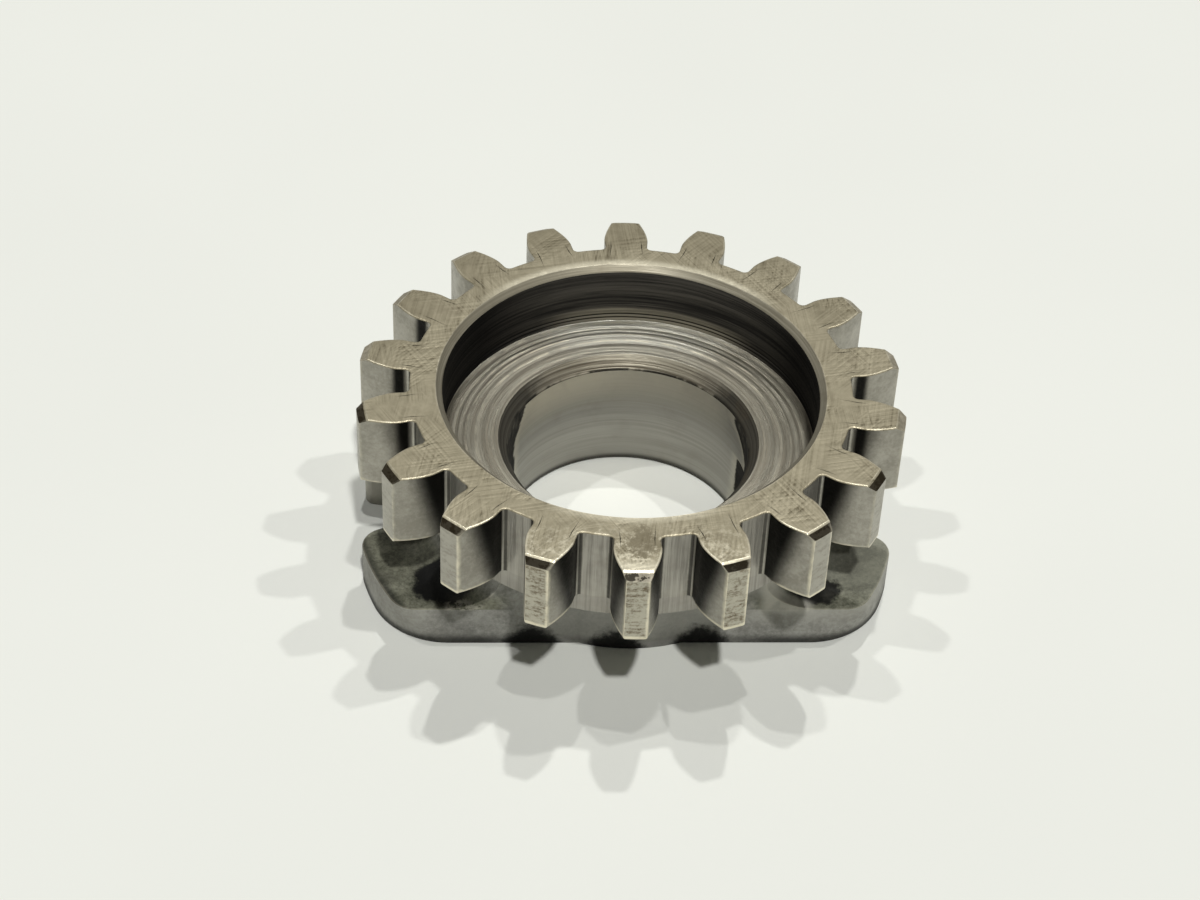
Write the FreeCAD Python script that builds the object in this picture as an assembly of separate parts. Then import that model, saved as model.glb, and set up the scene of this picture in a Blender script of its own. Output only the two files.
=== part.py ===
import FreeCAD, Part
import math
import os

# Magneto drive gear, one solid piece of steel, in millimetres.
# A ring of stub spur teeth stands on a shoulder and a neck. Below them is a round drive flange
# with two flats and two slots. A bore runs through, with a counterbore in the toothed end.
# The origin is the centre of the flange's flat underside. +Z runs up the bore towards the teeth,
# and one tooth is centred over -Y.

INCH = 25.4

# Teeth
tooth_count = 18
tooth_module = INCH / 10  # pitch diameter for each tooth
addendum = INCH / 12  # short, as on all stub teeth
dedendum_ratio = 1.30  # depth below the pitch circle, for each addendum
pressure_angle = 20.0  # degrees
backlash_thinning = 0.22
root_fillet = 0.5
tip_chamfer_width = 0.8
tip_chamfer_drop = 0.55

# Heights, from the flange's underside up
flange_thickness = 4.4
flange_fillet = 3.5
neck_length = 0.93  # straight part of the neck, above the fillet
shoulder_taper_drop = 0.6
shoulder_chamfer_drop = 0.3
shoulder_band = 1.9  # plain band of the root circle under the teeth
face_width = 7.42

# Neck and drive flange
shoulder_chamfer_width = 0.3
neck_radius = 18.5
flange_overhang = 6.75  # from the neck to the flange's rim
hub_radius = 14.9
flat_distance = 14.15  # from the axis to each flat
flat_turn = 1.05  # degrees by which the flats are turned against the teeth
corner_radius_top = 2.5
corner_radius_bottom = 7.5

# Drive slots in the flange, on the X axis
slot_width = 0.3125 * INCH
slot_floor_step = 0.75  # from the neck to the slots' floors
slot_floor_radius = 1.0
slot_mouth_radius_front = 2.2
slot_mouth_radius_rear = 1.0

# Bore and counterbore
bore_radius = 0.4375 * INCH
bore_chamfer = 0.3
lead_in_width = 0.93
lead_in_drop = 1.3
counterbore_radius = 17.13
counterbore_depth = 6.45
mouth_chamfer = 0.6

# How far a cutter runs past the surface that it cuts
overrun = 1.0
# How near two points must be to count as one
tolerance = 0.001

# Sizes that follow from those above
pitch_radius = tooth_count * tooth_module / 2
tip_radius = pitch_radius + addendum
root_radius = pitch_radius - dedendum_ratio * addendum
base_radius = pitch_radius * math.cos(math.radians(pressure_angle))
tooth_pitch = 2 * math.pi / tooth_count
fillet_top = flange_thickness + flange_fillet
neck_top = fillet_top + neck_length
flat_top = neck_top + shoulder_taper_drop
shoulder_bottom = flat_top + shoulder_chamfer_drop
tooth_bottom = shoulder_bottom + shoulder_band
overall_height = tooth_bottom + face_width
flange_radius = neck_radius + flange_overhang
counterbore_floor = overall_height - counterbore_depth


def polar(radius, angle):
    """Point in the XY plane at a radius and an angle from +X in radians."""
    return FreeCAD.Vector(radius * math.cos(angle), radius * math.sin(angle), 0)


def section(radius, height):
    """Point in the XZ plane, where turned profiles are drawn."""
    return FreeCAD.Vector(radius, 0, height)


def turned(edges):
    """Solid turned about Z from a closed profile in the XZ plane."""
    axis = FreeCAD.Vector(0, 0, 1)
    return Part.Face(Part.Wire(edges)).revolve(FreeCAD.Vector(), axis, 360)


def polyline(points):
    """Straight edges from each point to the next."""
    return [Part.LineSegment(start, end).toShape() for start, end in zip(points, points[1:])]


def involute(angle):
    """Involute function of an angle in radians."""
    return math.tan(angle) - angle


def flank_angle(radius):
    """Angle between a tooth's centre line and its flank at a radius outside the base circle."""
    thickness = tooth_pitch * pitch_radius / 2 - backlash_thinning
    at_pitch = thickness / 2 / pitch_radius
    return at_pitch + involute(math.radians(pressure_angle)) - involute(math.acos(base_radius / radius))


def flank(centre, side, reach):
    """Involute flank from the base circle out to a reach, on one side of a tooth."""
    steps = 6
    radii = [base_radius + (reach - base_radius) * step / steps for step in range(steps + 1)]
    points = [polar(radius, centre + side * flank_angle(radius)) for radius in radii]
    curve = Part.BSplineCurve()
    curve.interpolate(points)
    return curve.toShape()


def root_corner(centre, side):
    """Fillet between the root circle and the straight foot of a flank, with its two end points."""
    foot = centre + side * flank_angle(base_radius)
    fillet_centre_radius = root_radius + root_fillet
    swing = side * math.asin(root_fillet / fillet_centre_radius)
    on_root = polar(root_radius, foot + swing)
    foot_radius = math.sqrt(fillet_centre_radius**2 - root_fillet**2)
    on_foot = polar(foot_radius, foot)
    fillet_centre = polar(fillet_centre_radius, foot + swing)
    towards_corner = (on_root + on_foot) * 0.5 - fillet_centre
    middle = fillet_centre + towards_corner.normalize() * root_fillet
    return on_root, on_foot, Part.Arc(on_root, middle, on_foot).toShape()


def tooth_edges(centre, reach):
    """One tooth and the root land that follows it, anticlockwise."""
    on_root, on_foot, right_corner = root_corner(centre, -1)
    left_root, left_foot, left_corner = root_corner(centre, 1)
    next_root = root_corner(centre + tooth_pitch, -1)[0]
    base_half = flank_angle(base_radius)
    tip_half = flank_angle(reach)
    right_base = polar(base_radius, centre - base_half)
    left_base = polar(base_radius, centre + base_half)
    tip = Part.Arc(polar(reach, centre - tip_half), polar(reach, centre), polar(reach, centre + tip_half))
    land_middle = polar(root_radius, centre + tooth_pitch / 2)
    return [
        right_corner,
        Part.LineSegment(on_foot, right_base).toShape(),
        flank(centre, -1, reach),
        tip.toShape(),
        flank(centre, 1, reach),
        Part.LineSegment(left_base, left_foot).toShape(),
        left_corner,
        Part.Arc(left_root, land_middle, next_root).toShape(),
    ]


def toothed_ring():
    """Turned gear blank with its tip chamfer, trimmed to the toothed outline."""
    chamfer_inner = tip_radius - tip_chamfer_width
    chamfer_foot = overall_height - tip_chamfer_drop
    blank = turned(
        polyline(
            [
                section(0, tooth_bottom),
                section(tip_radius, tooth_bottom),
                section(tip_radius, chamfer_foot),
                section(chamfer_inner, overall_height),
                section(0, overall_height),
                section(0, tooth_bottom),
            ]
        )
    )
    edges = []
    for tooth in range(tooth_count):
        centre = -math.pi / 2 + tooth * tooth_pitch
        edges += tooth_edges(centre, tip_radius + overrun / 2)
    outline = Part.Face(Part.Wire(Part.__sortEdges__(edges)))
    cutter = outline.extrude(FreeCAD.Vector(0, 0, face_width + 2 * overrun))
    cutter.translate(FreeCAD.Vector(0, 0, tooth_bottom - overrun))
    return blank.common(cutter)


def turned_body():
    """Flange, concave fillet, neck and shoulder in one turned profile."""
    centre = section(neck_radius + flange_fillet, fillet_top)
    diagonal = flange_fillet * math.sqrt(0.5)
    foot = section(centre.x, flange_thickness)
    middle = centre - FreeCAD.Vector(diagonal, 0, diagonal)
    top = section(neck_radius, fillet_top)
    below = polyline(
        [
            section(0, 0),
            section(flange_radius, 0),
            section(flange_radius, flange_thickness),
            foot,
        ]
    )
    above = polyline(
        [
            top,
            section(neck_radius, neck_top),
            section(root_radius - shoulder_chamfer_width, flat_top),
            section(root_radius, shoulder_bottom),
            section(root_radius, tooth_bottom),
            section(0, tooth_bottom),
            section(0, 0),
        ]
    )
    fillet = Part.Arc(foot, middle, top).toShape()
    return turned(below + [fillet] + above)


def box_between(low, high):
    """Box from its low corner to its high corner."""
    size = high - low
    return Part.makeBox(size.x, size.y, size.z, low)


def cut_flats(body):
    """Mill the two flats through the flange and the neck, up to the shoulder."""
    reach = flange_radius + overrun
    cutter = box_between(
        FreeCAD.Vector(-reach, flat_distance, -overrun),
        FreeCAD.Vector(reach, reach, flat_top),
    )
    opposite = cutter.copy()
    opposite.rotate(FreeCAD.Vector(), FreeCAD.Vector(0, 0, 1), 180)
    return body.cut(cutter).cut(opposite)


def rim_edges(body, half_width, sides):
    """Upright edges of the flange's rim at a distance from the X axis, on sides -1, 1 or both."""
    found = []
    for edge in body.Edges:
        ends = [vertex.Point for vertex in edge.Vertexes]
        upright = len(ends) == 2 and math.dist(ends[0][:2], ends[1][:2]) < tolerance
        on_rim = abs(math.hypot(ends[0].x, ends[0].y) - flange_radius) < tolerance
        at_width = any(abs(ends[0].y - side * half_width) < tolerance for side in sides)
        if upright and on_rim and at_width:
            found.append(edge)
    return found


def round_corners(body):
    """Round the corners between rim and flats, widely at the bottom and tightly at the top."""
    corners = rim_edges(body, flat_distance, (-1, 1))
    return body.makeFillet(corner_radius_bottom, corner_radius_top, corners)


def drive_slot():
    """Cutter for the slot on the +X side, with rounded inner corners."""
    floor = neck_radius + slot_floor_step
    cutter = box_between(
        FreeCAD.Vector(floor, -slot_width / 2, -overrun),
        FreeCAD.Vector(flange_radius + overrun, slot_width / 2, fillet_top),
    )
    inner = [edge for edge in cutter.Edges if all(abs(v.X - floor) < 0.001 for v in edge.Vertexes)]
    upright = [edge for edge in inner if abs(edge.Vertexes[0].Z - edge.Vertexes[1].Z) > overrun]
    return cutter.makeFillet(slot_floor_radius, upright)


def cut_slots(body):
    """Cut both drive slots and round their mouths."""
    right = drive_slot()
    left = right.copy()
    left.rotate(FreeCAD.Vector(), FreeCAD.Vector(0, 0, 1), 180)
    body = body.cut(right).cut(left)
    body = body.makeFillet(slot_mouth_radius_front, rim_edges(body, slot_width / 2, (-1,)))
    return body.makeFillet(slot_mouth_radius_rear, rim_edges(body, slot_width / 2, (1,)))


def hollow():
    """Cutter for the bore, its lead-in, the counterbore and the mouth chamfer."""
    return turned(
        polyline(
            [
                section(0, -overrun),
                section(bore_radius + bore_chamfer + overrun, -overrun),
                section(bore_radius, bore_chamfer),
                section(bore_radius, counterbore_floor - lead_in_drop),
                section(bore_radius + lead_in_width, counterbore_floor),
                section(counterbore_radius, counterbore_floor),
                section(counterbore_radius, overall_height - mouth_chamfer),
                section(counterbore_radius + mouth_chamfer + overrun, overall_height + overrun),
                section(0, overall_height + overrun),
                section(0, -overrun),
            ]
        )
    )


def magneto_drive_gear():
    """The whole gear as one solid."""
    body = round_corners(cut_flats(turned_body()))
    body.rotate(FreeCAD.Vector(), FreeCAD.Vector(0, 0, 1), flat_turn)
    body = cut_slots(body)
    hub = Part.makeCylinder(hub_radius, tooth_bottom)
    whole = body.fuse([hub, toothed_ring()]).cut(hollow())
    return whole.removeSplitter()


os.makedirs("parts", exist_ok=True)
gear = magneto_drive_gear()
gear.exportStep("parts/magneto_drive_gear.step")
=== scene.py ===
"""Magneto drive gear: one machined steel piece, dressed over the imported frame.

The gear is one closed skin in two grids. The upper grid runs from the bore's lead-in over the
counterbore, the top face and the teeth to the shoulder. The lower grid runs from the shoulder
over the neck and the drive flange to the bore's foot. Two bands of triangles join their rings.
"""

import logging
import math
from dataclasses import dataclass, field
from enum import IntEnum

import bmesh
import bpy
import numpy as np
from mathutils import Matrix, Vector

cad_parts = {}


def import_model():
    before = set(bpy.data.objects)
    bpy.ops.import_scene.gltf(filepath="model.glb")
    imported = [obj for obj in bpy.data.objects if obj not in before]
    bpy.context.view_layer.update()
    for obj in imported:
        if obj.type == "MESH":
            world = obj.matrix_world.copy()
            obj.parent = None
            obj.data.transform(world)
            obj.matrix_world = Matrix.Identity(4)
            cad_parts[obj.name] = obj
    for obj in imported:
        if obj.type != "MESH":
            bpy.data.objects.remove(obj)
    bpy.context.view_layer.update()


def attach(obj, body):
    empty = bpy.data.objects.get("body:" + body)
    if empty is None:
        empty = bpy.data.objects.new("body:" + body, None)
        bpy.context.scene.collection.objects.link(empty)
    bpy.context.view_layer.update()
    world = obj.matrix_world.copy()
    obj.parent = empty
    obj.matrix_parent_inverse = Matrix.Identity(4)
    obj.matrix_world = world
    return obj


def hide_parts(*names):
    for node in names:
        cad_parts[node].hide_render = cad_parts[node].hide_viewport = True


Array = np.ndarray
Colour = tuple[float, float, float]
Socket = bpy.types.NodeSocket
LOG = logging.getLogger("magneto_drive_gear")
MM = 0.001
INCH = 25.4
TINY = 1e-6
LEAST_GROWTH = 1e-9
BEYOND_RIM = 100.0
MERGE_DISTANCE = 5e-7
SHARP_ANGLE = math.radians(38.0)
NODE = "magneto_drive_gear"
# Value on each point for a bright edge: worn metal and painted highlight.
WEAR_AND_HIGHLIGHT = "edge_wear_and_highlight"


class Zone(IntEnum):
    """Parts of the skin, each with a finish of its own."""

    TOP_FACE = 0
    TIP_CHAMFER = 1
    TIP_LAND = 2
    FLANK = 3
    ROOT_LAND = 4
    UNDERSIDE = 5
    MOUTH = 6
    COUNTERBORE_WALL = 7
    COUNTERBORE_FLOOR = 8
    LEAD_IN = 9
    BORE = 10
    FLANGE = 11
    SHOULDER = 12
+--
> _AIM OF THE TASK_
Extract the lines from the line with "body = round_corners(cut_flats(turned_body()))" to the line with "obj.matrix_world = Matrix.Identity(4)", inclusive, reproducing them exactly and leaving out every other line.

> _CORRECT OUTPUT_
    body = round_corners(cut_flats(turned_body()))
    body.rotate(FreeCAD.Vector(), FreeCAD.Vector(0, 0, 1), flat_turn)
    body = cut_slots(body)
    hub = Part.makeCylinder(hub_radius, tooth_bottom)
    whole = body.fuse([hub, toothed_ring()]).cut(hollow())
    return whole.removeSplitter()


os.makedirs("parts", exist_ok=True)
gear = magneto_drive_gear()
gear.exportStep("parts/magneto_drive_gear.step")
=== scene.py ===
"""Magneto drive gear: one machined steel piece, dressed over the imported frame.

The gear is one closed skin in two grids. The upper grid runs from the bore's lead-in over the
counterbore, the top face and the teeth to the shoulder. The lower grid runs from the shoulder
over the neck and the drive flange to the bore's foot. Two bands of triangles join their rings.
"""

import logging
import math
from dataclasses import dataclass, field
from enum import IntEnum

import bmesh
import bpy
import numpy as np
from mathutils import Matrix, Vector

cad_parts = {}


def import_model():
    before = set(bpy.data.objects)
    bpy.ops.import_scene.gltf(filepath="model.glb")
    imported = [obj for obj in bpy.data.objects if obj not in before]
    bpy.context.view_layer.update()
    for obj in imported:
        if obj.type == "MESH":
            world = obj.matrix_world.copy()
            obj.parent = None
            obj.data.transform(world)
            obj.matrix_world = Matrix.Identity(4)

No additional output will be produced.